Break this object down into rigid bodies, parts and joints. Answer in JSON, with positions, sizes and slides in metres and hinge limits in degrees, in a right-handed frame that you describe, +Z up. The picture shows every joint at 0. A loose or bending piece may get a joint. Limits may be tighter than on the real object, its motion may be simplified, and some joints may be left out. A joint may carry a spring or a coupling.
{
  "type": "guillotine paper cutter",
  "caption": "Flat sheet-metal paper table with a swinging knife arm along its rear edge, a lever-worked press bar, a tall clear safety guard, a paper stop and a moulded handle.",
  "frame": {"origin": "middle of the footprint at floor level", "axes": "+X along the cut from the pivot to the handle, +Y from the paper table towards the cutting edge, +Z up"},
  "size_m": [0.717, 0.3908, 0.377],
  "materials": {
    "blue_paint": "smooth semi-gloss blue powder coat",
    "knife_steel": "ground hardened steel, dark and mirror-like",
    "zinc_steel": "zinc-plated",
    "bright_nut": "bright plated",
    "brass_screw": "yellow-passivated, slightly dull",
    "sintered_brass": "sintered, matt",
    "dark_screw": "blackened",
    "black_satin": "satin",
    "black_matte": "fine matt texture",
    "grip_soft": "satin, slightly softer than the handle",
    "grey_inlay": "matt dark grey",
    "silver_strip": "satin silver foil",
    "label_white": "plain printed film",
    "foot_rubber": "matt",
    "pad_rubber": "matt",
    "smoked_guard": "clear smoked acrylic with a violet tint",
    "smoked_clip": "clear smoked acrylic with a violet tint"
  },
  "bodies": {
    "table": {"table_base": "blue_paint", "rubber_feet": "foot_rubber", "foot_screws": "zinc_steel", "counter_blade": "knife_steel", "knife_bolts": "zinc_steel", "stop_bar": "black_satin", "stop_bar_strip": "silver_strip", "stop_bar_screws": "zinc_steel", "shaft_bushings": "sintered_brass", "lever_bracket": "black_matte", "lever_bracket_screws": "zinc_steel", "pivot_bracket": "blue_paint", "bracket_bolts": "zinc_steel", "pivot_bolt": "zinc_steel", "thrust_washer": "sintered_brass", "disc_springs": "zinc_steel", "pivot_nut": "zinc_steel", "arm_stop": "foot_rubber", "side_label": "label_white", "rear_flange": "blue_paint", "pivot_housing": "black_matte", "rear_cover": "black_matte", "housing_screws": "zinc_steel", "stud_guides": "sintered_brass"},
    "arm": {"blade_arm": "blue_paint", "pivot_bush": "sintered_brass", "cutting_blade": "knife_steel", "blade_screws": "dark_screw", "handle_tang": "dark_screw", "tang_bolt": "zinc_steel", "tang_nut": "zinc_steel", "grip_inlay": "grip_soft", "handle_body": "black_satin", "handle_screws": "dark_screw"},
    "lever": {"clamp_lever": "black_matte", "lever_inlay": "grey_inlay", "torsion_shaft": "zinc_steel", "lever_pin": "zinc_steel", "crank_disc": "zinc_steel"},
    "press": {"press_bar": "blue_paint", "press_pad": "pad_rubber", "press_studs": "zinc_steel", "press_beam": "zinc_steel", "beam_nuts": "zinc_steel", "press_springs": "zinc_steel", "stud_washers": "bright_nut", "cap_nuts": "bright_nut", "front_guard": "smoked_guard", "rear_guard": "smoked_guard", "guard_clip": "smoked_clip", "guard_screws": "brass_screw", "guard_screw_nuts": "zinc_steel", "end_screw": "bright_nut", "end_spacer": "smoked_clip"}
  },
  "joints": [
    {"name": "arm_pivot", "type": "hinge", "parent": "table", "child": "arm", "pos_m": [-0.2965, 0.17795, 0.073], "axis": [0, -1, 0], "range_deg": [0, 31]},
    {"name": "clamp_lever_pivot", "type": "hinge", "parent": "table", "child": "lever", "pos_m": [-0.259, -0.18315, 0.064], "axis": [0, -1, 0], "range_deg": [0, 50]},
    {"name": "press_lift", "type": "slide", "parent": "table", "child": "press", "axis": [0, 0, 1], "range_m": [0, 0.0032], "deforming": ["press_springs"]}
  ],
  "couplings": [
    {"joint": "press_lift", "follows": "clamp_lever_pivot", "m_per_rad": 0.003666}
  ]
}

- _GOAL OF THE EXERCISE_: Copy out the whole listing exactly.

- _OUTPUT FOR THIS EXERCISE_:
Break this object down into rigid bodies, parts and joints. Answer in JSON, with positions, sizes and slides in metres and hinge limits in degrees, in a right-handed frame that you describe, +Z up. The picture shows every joint at 0. A loose or bending piece may get a joint. Limits may be tighter than on the real object, its motion may be simplified, and some joints may be left out. A joint may carry a spring or a coupling.
{
  "type": "guillotine paper cutter",
  "caption": "Flat sheet-metal paper table with a swinging knife arm along its rear edge, a lever-worked press bar, a tall clear safety guard, a paper stop and a moulded handle.",
  "frame": {"origin": "middle of the footprint at floor level", "axes": "+X along the cut from the pivot to the handle, +Y from the paper table towards the cutting edge, +Z up"},
  "size_m": [0.717, 0.3908, 0.377],
  "materials": {
    "blue_paint": "smooth semi-gloss blue powder coat",
    "knife_steel": "ground hardened steel, dark and mirror-like",
    "zinc_steel": "zinc-plated",
    "bright_nut": "bright plated",
    "brass_screw": "yellow-passivated, slightly dull",
    "sintered_brass": "sintered, matt",
    "dark_screw": "blackened",
    "black_satin": "satin",
    "black_matte": "fine matt texture",
    "grip_soft": "satin, slightly softer than the handle",
    "grey_inlay": "matt dark grey",
    "silver_strip": "satin silver foil",
    "label_white": "plain printed film",
    "foot_rubber": "matt",
    "pad_rubber": "matt",
    "smoked_guard": "clear smoked acrylic with a violet tint",
    "smoked_clip": "clear smoked acrylic with a violet tint"
  },
  "bodies": {
    "table": {"table_base": "blue_paint", "rubber_feet": "foot_rubber", "foot_screws": "zinc_steel", "counter_blade": "knife_steel", "knife_bolts": "zinc_steel", "stop_bar": "black_satin", "stop_bar_strip": "silver_strip", "stop_bar_screws": "zinc_steel", "shaft_bushings": "sintered_brass", "lever_bracket": "black_matte", "lever_bracket_screws": "zinc_steel", "pivot_bracket": "blue_paint", "bracket_bolts": "zinc_steel", "pivot_bolt": "zinc_steel", "thrust_washer": "sintered_brass", "disc_springs": "zinc_steel", "pivot_nut": "zinc_steel", "arm_stop": "foot_rubber", "side_label": "label_white", "rear_flange": "blue_paint", "pivot_housing": "black_matte", "rear_cover": "black_matte", "housing_screws": "zinc_steel", "stud_guides": "sintered_brass"},
    "arm": {"blade_arm": "blue_paint", "pivot_bush": "sintered_brass", "cutting_blade": "knife_steel", "blade_screws": "dark_screw", "handle_tang": "dark_screw", "tang_bolt": "zinc_steel", "tang_nut": "zinc_steel", "grip_inlay": "grip_soft", "handle_body": "black_satin", "handle_screws": "dark_screw"},
    "lever": {"clamp_lever": "black_matte", "lever_inlay": "grey_inlay", "torsion_shaft": "zinc_steel", "lever_pin": "zinc_steel", "crank_disc": "zinc_steel"},
    "press": {"press_bar": "blue_paint", "press_pad": "pad_rubber", "press_studs": "zinc_steel", "press_beam": "zinc_steel", "beam_nuts": "zinc_steel", "press_springs": "zinc_steel", "stud_washers": "bright_nut", "cap_nuts": "bright_nut", "front_guard": "smoked_guard", "rear_guard": "smoked_guard", "guard_clip": "smoked_clip", "guard_screws": "brass_screw", "guard_screw_nuts": "zinc_steel", "end_screw": "bright_nut", "end_spacer": "smoked_clip"}
  },
  "joints": [
    {"name": "arm_pivot", "type": "hinge", "parent": "table", "child": "arm", "pos_m": [-0.2965, 0.17795, 0.073], "axis": [0, -1, 0], "range_deg": [0, 31]},
    {"name": "clamp_lever_pivot", "type": "hinge", "parent": "table", "child": "lever", "pos_m": [-0.259, -0.18315, 0.064], "axis": [0, -1, 0], "range_deg": [0, 50]},
    {"name": "press_lift", "type": "slide", "parent": "table", "child": "press", "axis": [0, 0, 1], "range_m": [0, 0.0032], "deforming": ["press_springs"]}
  ],
  "couplings": [
    {"joint": "press_lift", "follows": "clamp_lever_pivot", "m_per_rad": 0.003666}
  ]
}